* Dataset records:
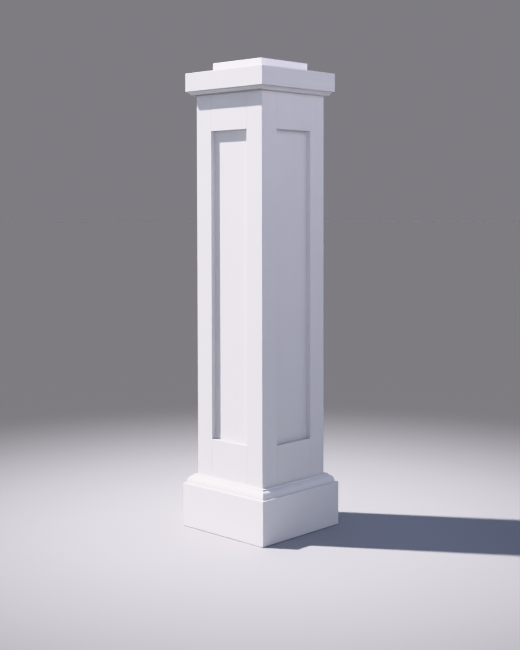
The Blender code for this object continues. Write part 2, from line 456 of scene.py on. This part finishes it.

--

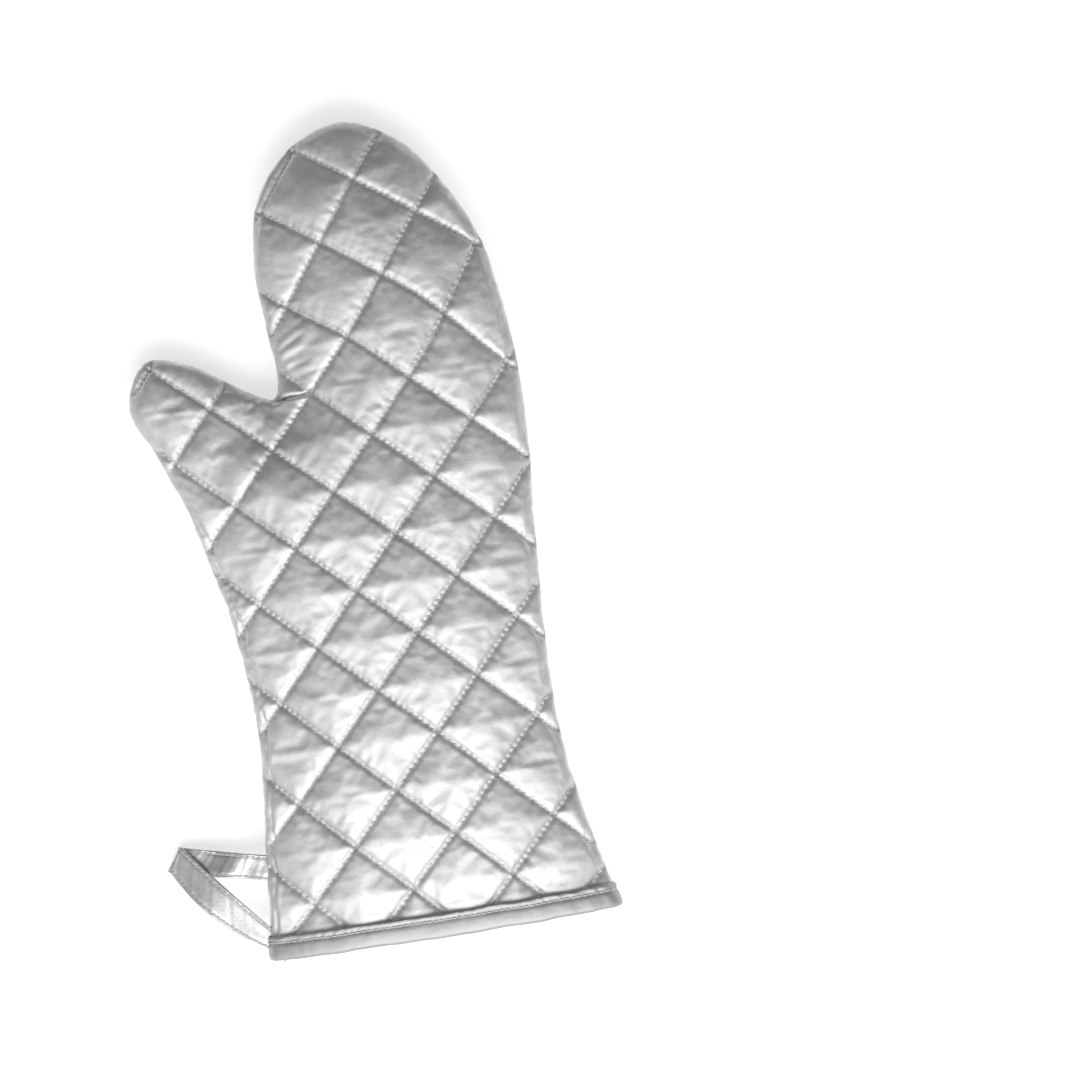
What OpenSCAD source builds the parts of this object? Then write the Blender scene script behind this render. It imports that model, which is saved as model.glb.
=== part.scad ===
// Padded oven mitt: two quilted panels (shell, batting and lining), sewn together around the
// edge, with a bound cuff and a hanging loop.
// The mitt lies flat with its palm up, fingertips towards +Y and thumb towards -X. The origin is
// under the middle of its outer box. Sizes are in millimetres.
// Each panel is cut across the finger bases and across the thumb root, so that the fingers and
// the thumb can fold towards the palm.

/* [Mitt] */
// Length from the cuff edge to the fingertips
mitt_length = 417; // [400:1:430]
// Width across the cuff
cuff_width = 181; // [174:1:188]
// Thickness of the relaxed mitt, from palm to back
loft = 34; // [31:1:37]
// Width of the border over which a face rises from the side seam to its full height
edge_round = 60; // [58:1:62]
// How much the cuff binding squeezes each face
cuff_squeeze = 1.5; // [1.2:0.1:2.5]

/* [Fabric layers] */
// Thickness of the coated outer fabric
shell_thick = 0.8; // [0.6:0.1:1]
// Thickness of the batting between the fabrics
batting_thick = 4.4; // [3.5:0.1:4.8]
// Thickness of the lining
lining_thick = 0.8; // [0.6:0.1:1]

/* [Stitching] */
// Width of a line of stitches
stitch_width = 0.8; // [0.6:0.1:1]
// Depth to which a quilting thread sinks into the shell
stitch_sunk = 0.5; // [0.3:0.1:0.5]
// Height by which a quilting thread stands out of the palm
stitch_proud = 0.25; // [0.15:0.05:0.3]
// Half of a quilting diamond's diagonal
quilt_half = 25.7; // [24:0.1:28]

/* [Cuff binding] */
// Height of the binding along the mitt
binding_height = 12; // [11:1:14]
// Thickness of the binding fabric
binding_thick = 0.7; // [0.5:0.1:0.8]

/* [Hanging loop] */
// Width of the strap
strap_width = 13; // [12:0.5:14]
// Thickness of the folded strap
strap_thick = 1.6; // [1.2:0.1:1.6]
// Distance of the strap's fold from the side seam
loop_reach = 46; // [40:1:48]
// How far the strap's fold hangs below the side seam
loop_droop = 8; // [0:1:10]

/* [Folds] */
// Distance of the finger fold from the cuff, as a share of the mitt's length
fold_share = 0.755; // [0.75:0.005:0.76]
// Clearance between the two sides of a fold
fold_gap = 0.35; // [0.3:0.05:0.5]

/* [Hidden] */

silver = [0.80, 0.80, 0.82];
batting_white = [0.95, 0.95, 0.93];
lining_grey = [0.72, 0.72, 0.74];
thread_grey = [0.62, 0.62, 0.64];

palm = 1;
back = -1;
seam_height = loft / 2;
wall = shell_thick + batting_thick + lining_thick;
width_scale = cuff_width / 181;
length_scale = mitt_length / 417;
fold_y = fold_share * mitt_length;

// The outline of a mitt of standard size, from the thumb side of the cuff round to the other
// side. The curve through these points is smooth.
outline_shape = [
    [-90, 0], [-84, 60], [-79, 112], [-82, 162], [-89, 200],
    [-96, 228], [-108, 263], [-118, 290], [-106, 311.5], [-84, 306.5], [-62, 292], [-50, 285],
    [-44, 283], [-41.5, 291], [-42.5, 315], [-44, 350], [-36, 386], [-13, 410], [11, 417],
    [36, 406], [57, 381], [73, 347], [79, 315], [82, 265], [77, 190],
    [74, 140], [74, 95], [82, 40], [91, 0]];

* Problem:
Return only the stretch of the material above from the line holding "What OpenSCAD source" through the line holding "towards the palm.", copied exactly.

* Result for this task:
What OpenSCAD source builds the parts of this object? Then write the Blender scene script behind this render. It imports that model, which is saved as model.glb.
=== part.scad ===
// Padded oven mitt: two quilted panels (shell, batting and lining), sewn together around the
// edge, with a bound cuff and a hanging loop.
// The mitt lies flat with its palm up, fingertips towards +Y and thumb towards -X. The origin is
// under the middle of its outer box. Sizes are in millimetres.
// Each panel is cut across the finger bases and across the thumb root, so that the fingers and
// the thumb can fold towards the palm.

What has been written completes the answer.